Are chameleon options suitable for novice investors?

Chameleon options are complex financial instruments that require a deep understanding of derivatives markets and pricing models. While they offer enhanced flexibility and customization, they may not be suitable for novice investors due to their complexity and higher risk. Novice investors are advised to seek guidance from experienced professionals before engaging in chameleon option trading.

Can chameleon options be traded on exchanges?

Unlike standardized options traded on exchanges, chameleon options are typically traded over-the-counter (OTC), where buyers and sellers negotiate terms directly. This OTC trading environment allows for greater customization of option contracts but may result in lower liquidity compared to exchange-traded options.

What are some common strategies involving chameleon options?

Common strategies involving chameleon options include hedging, speculation, and risk management. Hedging strategies involve using chameleon options to protect against adverse price movements, while speculative strategies aim to capitalize on potential market volatility.
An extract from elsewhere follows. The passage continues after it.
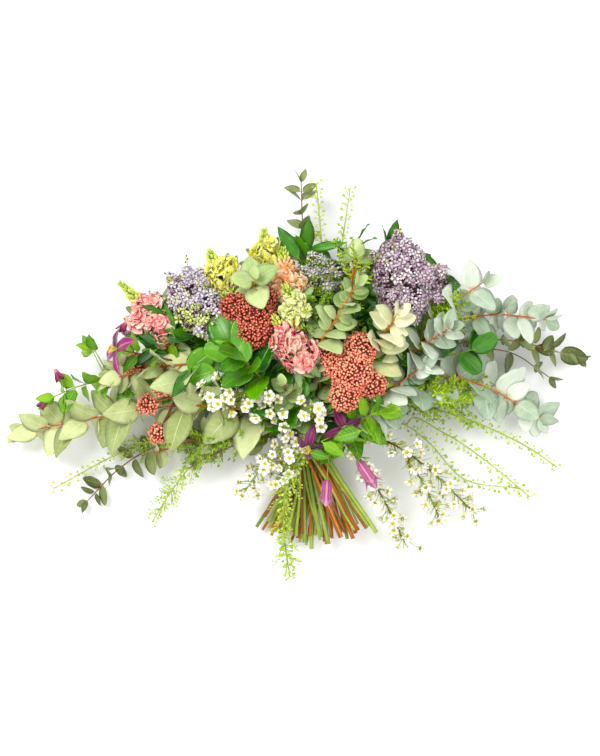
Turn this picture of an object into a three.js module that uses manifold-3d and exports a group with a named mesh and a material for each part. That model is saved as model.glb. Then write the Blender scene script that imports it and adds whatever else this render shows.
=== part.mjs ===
// A wide, front-facing hand-tied bouquet, laid on its back: eucalyptus, ruscus, clematis, lilac, stock,
// rice flower, wax flower and pennycress, each stem running through one tie and fanning out again to its
// cut end. Millimetres. X runs right, Y from the cut ends to the flower heads, Z up from the table. The
// origin is on the table, under the middle of the tie.
import * as THREE from "three";
import Module from "manifold-3d";

const wasm = await Module();
wasm.setup();

// Driving sizes
const tieRows = [6, 7, 8, 9, 8, 7, 6]; // stems in each row through the tie, from the table up
const stemRadius = 2.7; // a stem at the tie, to its corners
const stemPitch = 5.1; // from stem to stem in a row
const rowPitch = 5.2; // from row to row
const bandWidth = 9; // the tie, along the stems
const bandThickness = 1.6;
const bandGap = 0.7; // between the tie and the stems
const tailLength = 142; // from the tie to the cut ends at the middle
const tailLean = 0.33; // how much shorter the outer stems are cut
const sideTwist = 0.042; // how far the upper rows cross to the side, as in a spiralled bunch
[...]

Additionally, chameleon options can be utilized in risk management strategies to dynamically adjust positions based on evolving market conditions.

Key takeaways

  • Chameleon options possess the unique ability to alter their structure based on predefined conditions, offering investors greater flexibility in managing market risk.
  • These options are traded over-the-counter (OTC), allowing for customization of key contract parameters such as strike price, expiration date, and option type.
  • While chameleon options offer advantages such as tailored risk management and potential cost savings, they also come with drawbacks such as higher premiums and liquidity challenges.
  • Understanding the mechanics of chameleon options and their application in different market scenarios is essential for informed decision-making.